Der Mittelassyrische Kodex berichtet:
MAG § 46 „Wenn eine Ehefrau, deren Ehemann gestorben ist, beim Tod ihres Ehemannes nicht aus ihrem Haus herausgeht, wenn ihr Ehemann ihr nichts überschrieben hat, wohnt sie im Haus ihrer Söhne, wo es ihr gefällt. Die Söhne ihres Ehemannes ernähren sie. Ihre Speise und ihren Trank liefern sie wie einer Braut, die sie lieben. Wenn sie eine zweite Ehefrau ist, es keinen Sohn von ihr gibt, wohnt sie bei einem (der Stiefsöhne). Gemeinsam sorgen sie für ihren Lebensunterhalt. Wenn sie eigene Söhne hat, die Söhne der ersten Ehefrau sich ihrem Lebensunterhalt versagen, wohnt sie im Hause ihrer eigenen Söhne, wo es ihr gefällt. Ihre eigenen Söhne sorgen für ihren Unterhalt und tun ihr Werk. Wenn aber unter den Söhnen ihres Ehemannes einer ist, der sie heiraten will, heiratet er sie (und) sorgt für ihren Lebensunterhalt. Ihre Söhne sorgen nicht für ihren Unterhalt“
In Gen 38,8 wird der Zweck der Leviratsehe so beschrieben: „Geh mit der Frau deines Bruders die Leviratsehe ein und schaffe deinem Bruder Nachkommen“
Dtn 25,5: „Wenn zwei Brüder zusammen wohnen und einer von ihnen stirbt, der keinen Sohn hat, so soll die Witwe nicht die Frau eines fremden Mannesaußerhalb der Familie werden. Ihr Schwager soll sich ihrer annehmen, sie heiraten und die Leviratsehe mit ihr vollziehen."

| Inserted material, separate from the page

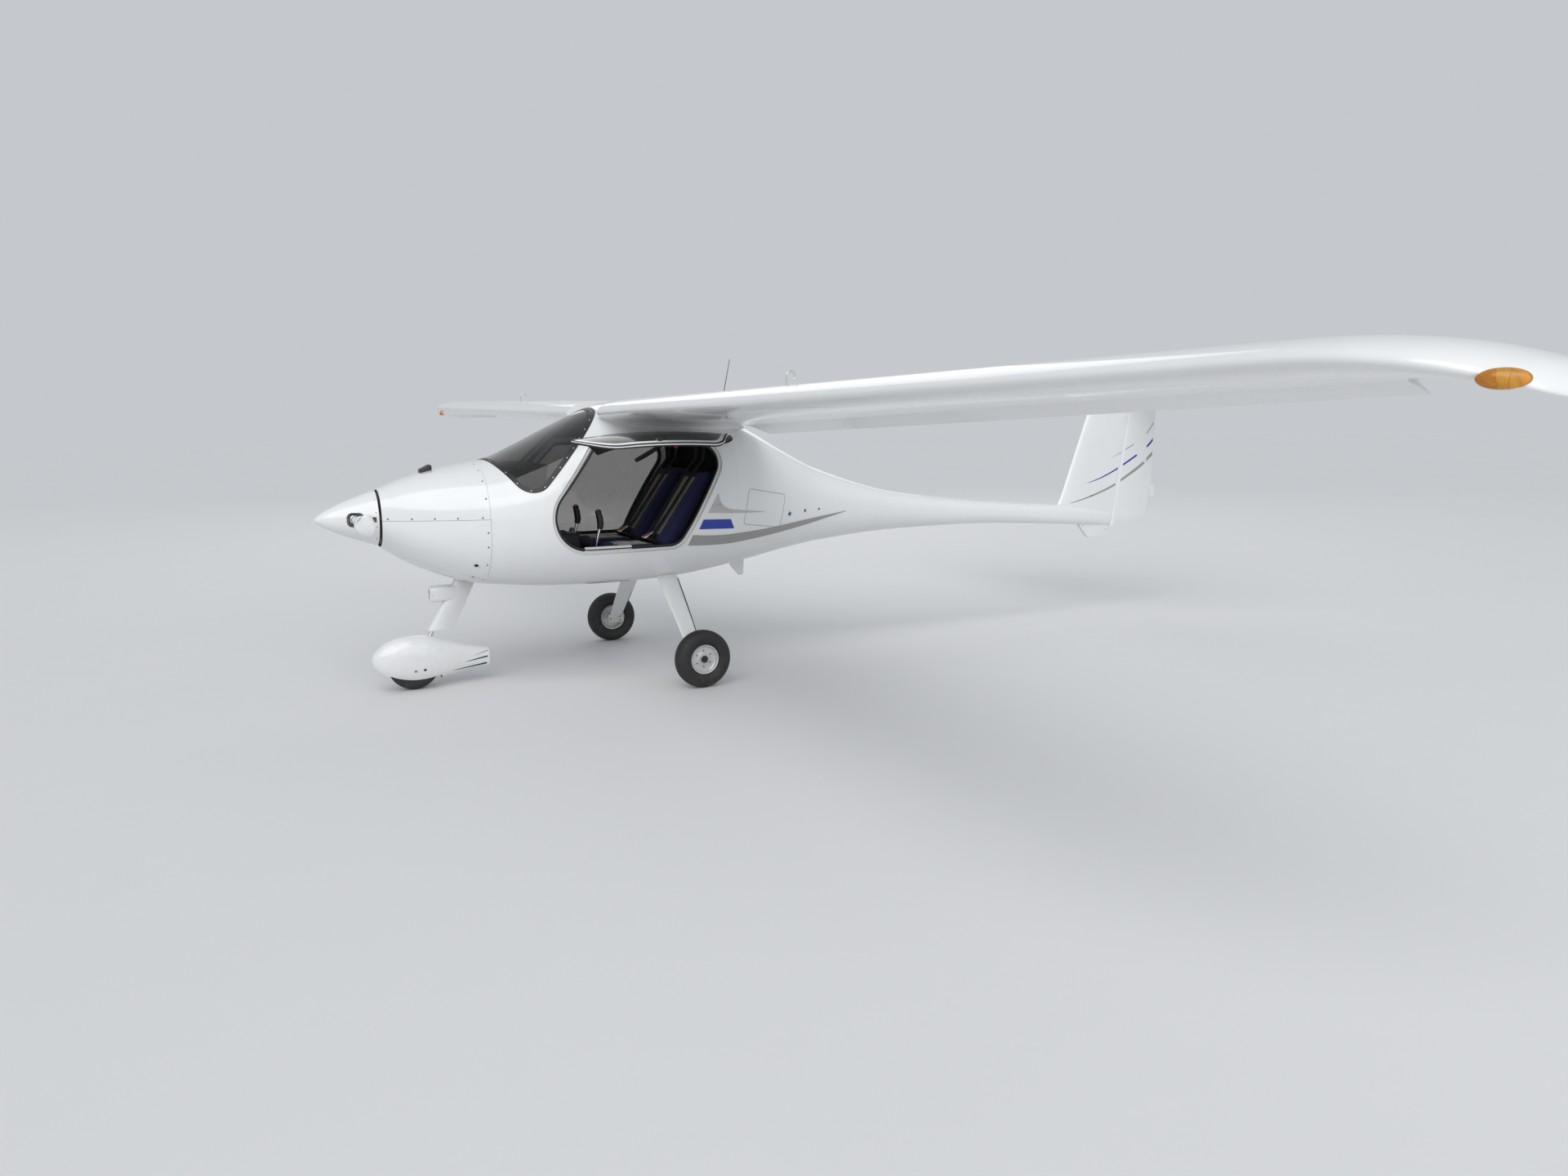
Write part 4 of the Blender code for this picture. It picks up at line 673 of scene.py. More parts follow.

Aus dem (assyrischen) Keilschriftrecht ist noch bekannt:
„Wenn ein awilum seiner Ehefrau ein Feld, einen Garten, Haus oder Gutschenkt und ihr eine gesiegelte Urkunde ausstellt, können nach dem Tod ihres Ehemannes ihre Söhne keine Klage auf Herausgabe gegen sie erheben. Die Mutter wird ihren Nachlass ihrem Sohn, den sie liebt, geben. Sie braucht ihn keinem anderen zu geben“ (CH § 150).